Excessive time for GEDCOM export

keithcstone · June 23, 2024, 1:23am

Maybe, but the last drag n drop was on RM10, which took over 48 hours to complete. The issue is how do I git rid of all of the refuse.

I’m thinking my main option may be to delete all the media and citation links between a certain time period. It’s going to hose the Sh*t out of some of my work lately, but right now I can do nothing as GEDCOM, Books, etc, are totally disabled.

TomH · June 23, 2024, 2:17am

If your RM10 drag’n’drop started with 30k citations and 31k media links, then it shows its procedure is also disintegrating citation uses into individual citations. This is not refuse that you need to clean out; outputs such as reports should be identical from both files. You must keep it as-is or use the tool Merge All Duplicate Citations to get the numbers back down - don’t delete!

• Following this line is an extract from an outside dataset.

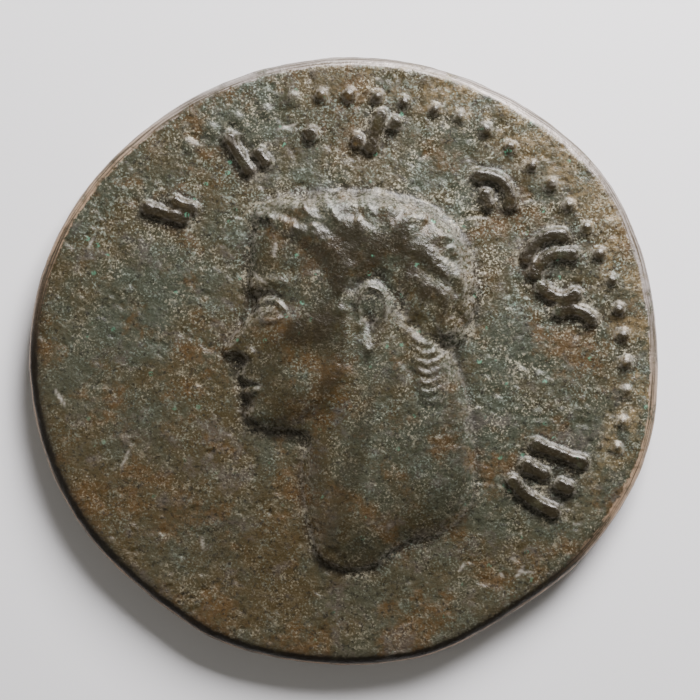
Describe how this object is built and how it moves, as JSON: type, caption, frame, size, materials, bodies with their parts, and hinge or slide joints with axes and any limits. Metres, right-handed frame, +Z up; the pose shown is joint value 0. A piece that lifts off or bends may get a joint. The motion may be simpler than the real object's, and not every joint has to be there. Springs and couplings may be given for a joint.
{
  "type": "ancient bronze coin",
  "caption": "Worn struck bronze coin: an irregular round flan, a head facing left in relief, worn strokes and a dotted border, and a wreath below.",
  "frame": {"origin": "under the middle of the coin's box, on the plane that it lies on", "axes": "+Z up through the coin, out of the side with the head; +Y towards the top of the head; +X to the right of it, along the widest diameter"},
  "size_m": [0.0288, 0.0278, 0.0029],
  "materials": {
    "bronze": "struck bronze under a mottled dark brown and grey-green patina, satin where handling wore it, with crusty recesses"
  },
  "bodies": {
    "root": {"coin": "bronze"}
  },
  "joints": []
}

Of course, one wonders how transparent both procedures are.

kevinm · June 23, 2024, 4:42pm

Apologies in advance that this suggestion is far less than ideal but I’ve been following this issue that you’re working through and am not sure that there is an ideal solution, beyond a code fix that might be a long time coming.

I’m not sure what the original issue was that caused you to do the drag n drop that expanded your citation count by a factor of 5 and medialinks by a factor of 50 but have you considered importing the 11/23 db to rm10 and doing an immediate drag n drop?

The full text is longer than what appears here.